If you relied on the same incorrect understanding that I did -- that unsuffixed values default to unsigned values, then you're going to be bit by these changes.
CONST foo = &HFF000000 + &HFFFF is no longer going to add up to be &HFF00FFFF. Instead, it's going to end up being &HFEFFFFFF. (It'll subtract that signed one instead of adding the unsigned 65535 for that integer.)
The fix here is rather simple: You need to manually assign the correct type to those hex values.
CONST foo = &HFF000000~& + &HFFFF~& <-- This makes both values unsigned longs, rather than default QB45 types of signed long and signed integer.
Be aware of this upcoming change and look over any existing code which you may be using. This might affect how QB64PE compiles and runs for you. We've had glitched behavior here with CONST giving signed values for &H, &O, and &B values, and that's being fixed. If your code *worked* under that glitch, it may *not* work now that the glitch is being fixed.

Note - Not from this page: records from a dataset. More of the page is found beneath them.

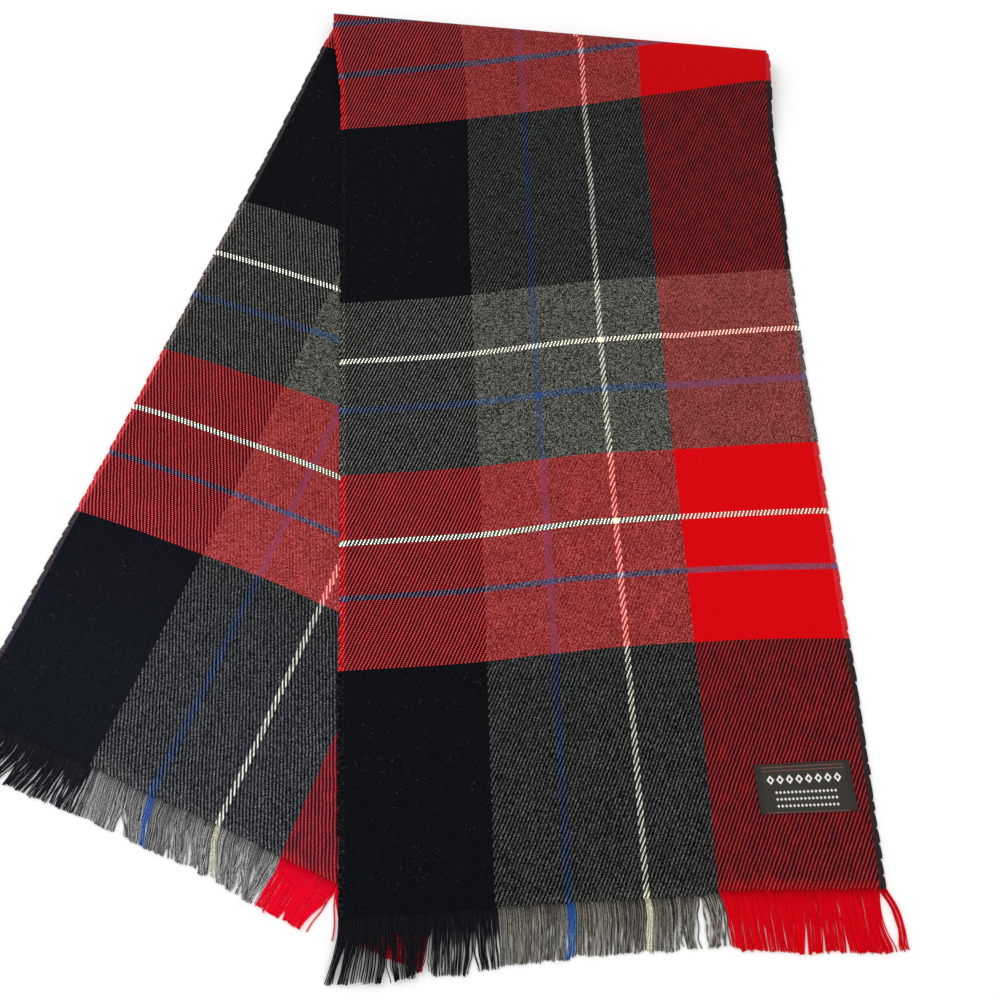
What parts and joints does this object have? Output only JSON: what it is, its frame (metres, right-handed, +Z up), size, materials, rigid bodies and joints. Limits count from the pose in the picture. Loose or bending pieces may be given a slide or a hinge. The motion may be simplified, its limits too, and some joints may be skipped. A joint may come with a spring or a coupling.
{
  "type": "folded plaid scarf",
  "caption": "Long woven plaid scarf in black, grey and red with fine blue and cream lines, short yarn fringe on both ends, folded over and laid flat so that its ends fan apart.",
  "frame": {"origin": "on the surface that the scarf lies on, under the middle of its whole box", "axes": "+Z up from that surface, +Y from the fringed ends towards the fold, +X to the right as seen from the fringed ends"},
  "size_m": [0.5502, 0.6608, 0.014],
  "materials": {
    "plaid_cloth": "twill woven block plaid, soft matt nap",
    "black_yarn": "loose matt black yarn",
    "grey_yarn": "loose matt heather grey yarn",
    "red_yarn": "loose matt bright red yarn",
    "label_satin": "dark woven satin"
  },
  "bodies": {
    "root": {"lower_stretch": "plaid_cloth", "fold_bend": "plaid_cloth", "upper_stretch": "plaid_cloth", "lower_fringe_black": "black_yarn", "upper_fringe_black": "black_yarn", "lower_fringe_grey": "grey_yarn", "upper_fringe_grey": "grey_yarn", "lower_fringe_red": "red_yarn", "upper_fringe_red": "red_yarn", "label": "label_satin"}
  },
  "joints": []
}
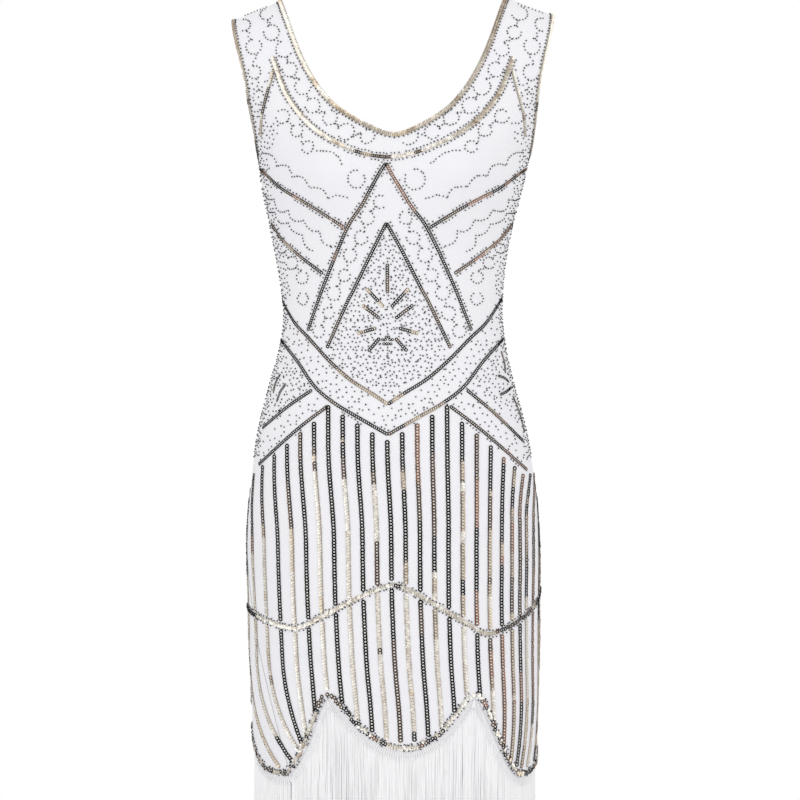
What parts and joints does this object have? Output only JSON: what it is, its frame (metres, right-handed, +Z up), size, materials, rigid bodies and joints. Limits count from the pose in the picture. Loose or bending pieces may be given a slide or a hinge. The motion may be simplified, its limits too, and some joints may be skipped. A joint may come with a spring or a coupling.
{
  "type": "flapper dress",
  "caption": "Sleeveless knee-length flapper dress, filled out as worn: V neck, fitted waist, scalloped hem with fringe, sequin bands round the edges and skirt.",
  "frame": {"origin": "midway between the two shoulder straps, at the height of the shoulder seams' neck ends, where the wearer's shoulders carry the dress", "axes": "+Z up towards the shoulders, the front of the dress faces -Y, the wearer's left is +X"},
  "size_m": [0.3727, 0.2253, 1.0283],
  "materials": {
    "cloth": "fine off-white mesh over an opaque lining, soft sheen",
    "sequin_band": "champagne sequins and seed beads sewn close together",
    "fringe": "off-white rayon chainette fringe, silky",
    "dark_sequins": "dark bronze cup sequins, glossy",
    "pale_sequins": "champagne cup sequins, glossy",
    "beads": "charcoal glass seed beads, glossy"
  },
  "bodies": {
    "root": {"front_panel": "cloth", "back_panel": "cloth", "neck_trim": "sequin_band", "armhole_trim_left": "sequin_band", "armhole_trim_right": "sequin_band", "wave_trim": "sequin_band", "hem_trim": "sequin_band", "fringe_front": "fringe", "fringe_back": "fringe"}
  },
  "joints": []
}
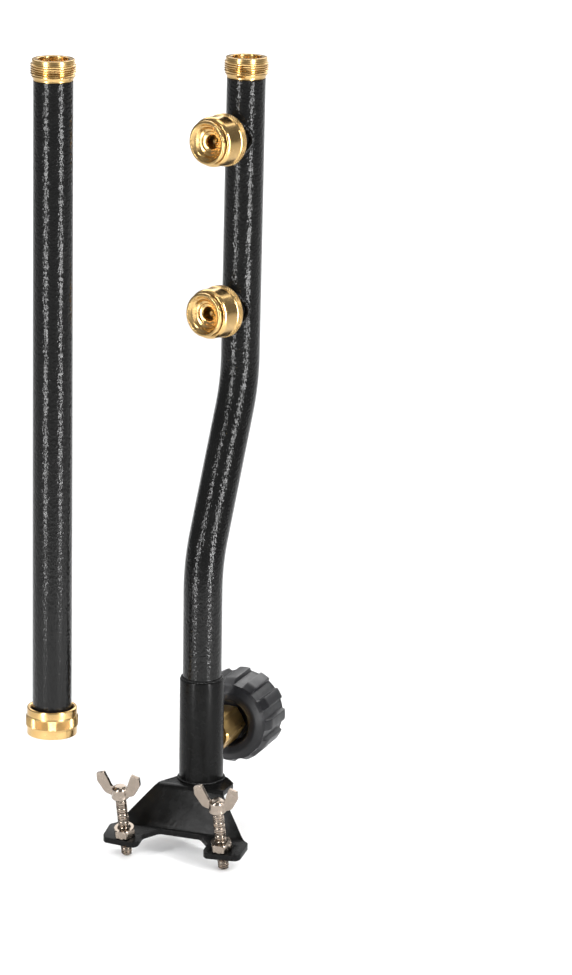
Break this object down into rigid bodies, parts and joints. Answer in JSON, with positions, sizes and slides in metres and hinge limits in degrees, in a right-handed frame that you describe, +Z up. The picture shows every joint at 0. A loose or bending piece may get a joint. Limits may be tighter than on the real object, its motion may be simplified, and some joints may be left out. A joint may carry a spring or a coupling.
{
  "type": "gas distribution post",
  "caption": "S-bent steel gas post with brass outlets, a handwheel inlet nut and a foot bracket with wing screws, with a straight extension post beside it.",
  "frame": {"origin": "centre of the handwheel nut's open mouth, where the gas bottle's valve enters", "axes": "+Y towards the bottle's valve, +Z up along the post, +X to the right of someone facing the valve"},
  "size_m": [0.1273, 0.1385, 0.4591],
  "materials": {
    "paint": "glossy black powder coat with a fine pebbled grain",
    "brass": "bright turned brass",
    "zinc_plate": "bright zinc plate",
    "black_plastic": "satin moulded plastic",
    "rubber": "matt black rubber",
    "spring_steel": "drawn spring wire"
  },
  "bodies": {
    "root": {"post_tube": "paint", "base_sleeve": "paint", "base_plug": "paint", "sleeve_base_weld": "paint", "sleeve_top_weld": "paint", "foot_bracket": "paint", "inlet_nipple": "brass", "thermal_bushing": "black_plastic", "nipple_seal": "rubber", "flow_limiter_spring": "spring_steel", "flow_limiter_clip": "spring_steel", "top_outlet": "brass", "top_valve_spring": "spring_steel", "top_spring_clip": "spring_steel", "upper_outlet_nozzle": "brass", "upper_outlet_collar": "brass", "upper_outlet_weld": "paint", "upper_valve_spring": "spring_steel", "upper_spring_clip": "spring_steel", "lower_outlet_nozzle": "brass", "lower_outlet_collar": "brass", "lower_outlet_weld": "paint", "lower_valve_spring": "spring_steel", "lower_spring_clip": "spring_steel"},
    "handwheel": {"handwheel_nut": "black_plastic"},
    "flow_limiter": {"flow_limiter_poppet": "brass"},
    "top_valve": {"top_valve_stem": "brass", "top_valve_seal": "rubber"},
    "upper_valve": {"upper_valve_stem": "brass", "upper_valve_seal": "rubber"},
    "lower_valve": {"lower_valve_stem": "brass", "lower_valve_seal": "rubber"},
    "left_rod": {"left_screw_rod": "zinc_plate"},
    "left_wing": {"left_wing_head": "zinc_plate"},
    "left_nut": {"left_jam_nut": "zinc_plate"},
    "right_rod": {"right_screw_rod": "zinc_plate"},
    "right_wing": {"right_wing_head": "zinc_plate"},
    "right_nut": {"right_jam_nut": "zinc_plate"},
    "extension": {"extension_tube": "paint", "extension_tail": "brass", "extension_o_ring": "rubber", "extension_outlet": "brass", "extension_valve_spring": "spring_steel", "extension_spring_clip": "spring_steel"},
    "extension_valve": {"extension_valve_stem": "brass", "extension_valve_seal": "rubber"},
    "coupling": {"coupling_nut": "brass"}
  },
  "joints": [
    {"name": "handwheel_spin", "type": "hinge", "parent": "root", "child": "handwheel", "pos_m": [0, 0, 0], "axis": [0, 1, 0], "continuous": true},
    {"name": "flow_limiter_shut", "type": "slide", "parent": "root", "child": "flow_limiter", "axis": [0, -1, 0], "range_m": [0, 0.002], "stiffness_N_per_m": 500, "springref_m": -0.002, "deforming": ["flow_limiter_spring"]},
    {"name": "top_valve_push", "type": "slide", "parent": "root", "child": "top_valve", "axis": [0, -0.0262, -0.9997], "range_m": [0, 0.002], "stiffness_N_per_m": 500, "springref_m": -0.002, "deforming": ["top_valve_spring"]},
    {"name": "upper_valve_push", "type": "slide", "parent": "root", "child": "upper_valve", "axis": [0.2924, 0.956, -0.025], "range_m": [0, 0.002], "stiffness_N_per_m": 500, "springref_m": -0.002, "deforming": ["upper_valve_spring"]},
    {"name": "lower_valve_push", "type": "slide", "parent": "root", "child": "lower_valve", "axis": [0.2924, 0.956, -0.025], "range_m": [0, 0.002], "stiffness_N_per_m": 500, "springref_m": -0.002, "deforming": ["lower_valve_spring"]},
    {"name": "left_screw_advance", "type": "slide", "parent": "root", "child": "left_rod", "axis": [0, -0.2588, 0.9659], "range_m": [-0.0073, 0.0073]},
    {"name": "left_wing_turn", "type": "hinge", "parent": "left_rod", "child": "left_wing", "pos_m": [-0.0297, -0.1104, -0.04679], "axis": [0, -0.2588, 0.9659], "range_deg": [-2070, 2070]},
    {"name": "left_jam_nut_turn", "type": "hinge", "parent": "root", "child": "left_nut", "pos_m": [-0.0297, -0.1104, -0.04679], "axis": [0, -0.2588, 0.9659], "continuous": true},
    {"name": "right_screw_advance", "type": "slide", "parent": "root", "child": "right_rod", "axis": [0, -0.2588, 0.9659], "range_m": [-0.0073, 0.0073]},
    {"name": "right_wing_turn", "type": "hinge", "parent": "right_rod", "child": "right_wing", "pos_m": [0.0297, -0.1104, -0.04679], "axis": [0, -0.2588, 0.9659], "range_deg": [-2070, 2070]},
    {"name": "right_jam_nut_turn", "type": "hinge", "parent": "root", "child": "right_nut", "pos_m": [0.0297, -0.1104, -0.04679], "axis": [0, -0.2588, 0.9659], "continuous": true},
    {"name": "extension_lift", "type": "slide", "parent": "root", "child": "extension", "axis": [0, 0, 1], "range_m": [0, 0.4]},
    {"name": "extension_valve_push", "type": "slide", "parent": "extension", "child": "extension_valve", "axis": [0, 0, -1], "range_m": [0, 0.002], "stiffness_N_per_m": 500, "springref_m": -0.002, "deforming": ["extension_valve_spring"]},
    {"name": "coupling_spin", "type": "hinge", "parent": "extension", "child": "coupling", "pos_m": [-0.07, -0.122, 0.0125], "axis": [0, 0, 1], "continuous": true}
  ],
  "couplings": [
    {"joint": "left_wing_turn", "follows": "left_screw_advance", "rad_per_m": 4947.4},
    {"joint": "right_wing_turn", "follows": "right_screw_advance", "rad_per_m": 4947.4}
  ]
}
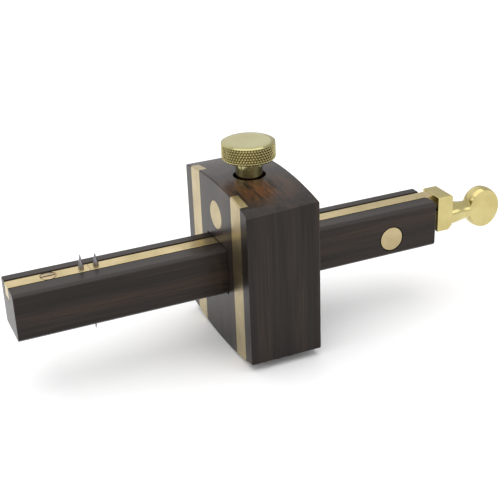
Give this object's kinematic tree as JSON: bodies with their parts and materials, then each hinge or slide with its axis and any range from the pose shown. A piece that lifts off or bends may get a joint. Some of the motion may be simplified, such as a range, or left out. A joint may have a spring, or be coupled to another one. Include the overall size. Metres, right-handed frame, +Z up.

One particular place folks might want to double check their code is with color values.
CONST Blue = &HFF0000FF used to return unsigned long values to us. In the near future, once the patch is approved and added into the language, &HFF0000FF will instead give us a SIGNED long value.
As I mentioned above, the fix for this is to make certain you tell QB64 that you wanted it to be unsigned to begin with:
CONST Blue = &HFF0000FF~&
Unless you specify the type yourself, QB64 is going to try and follow the same logic that QB45 used in determining what variable type to return a value back to you. In the past, it failed at that determination and always returned unsigned values. That's being fixed, and if you relied on that glitch, then you'll need to go back and correct your code to keep up with the fix.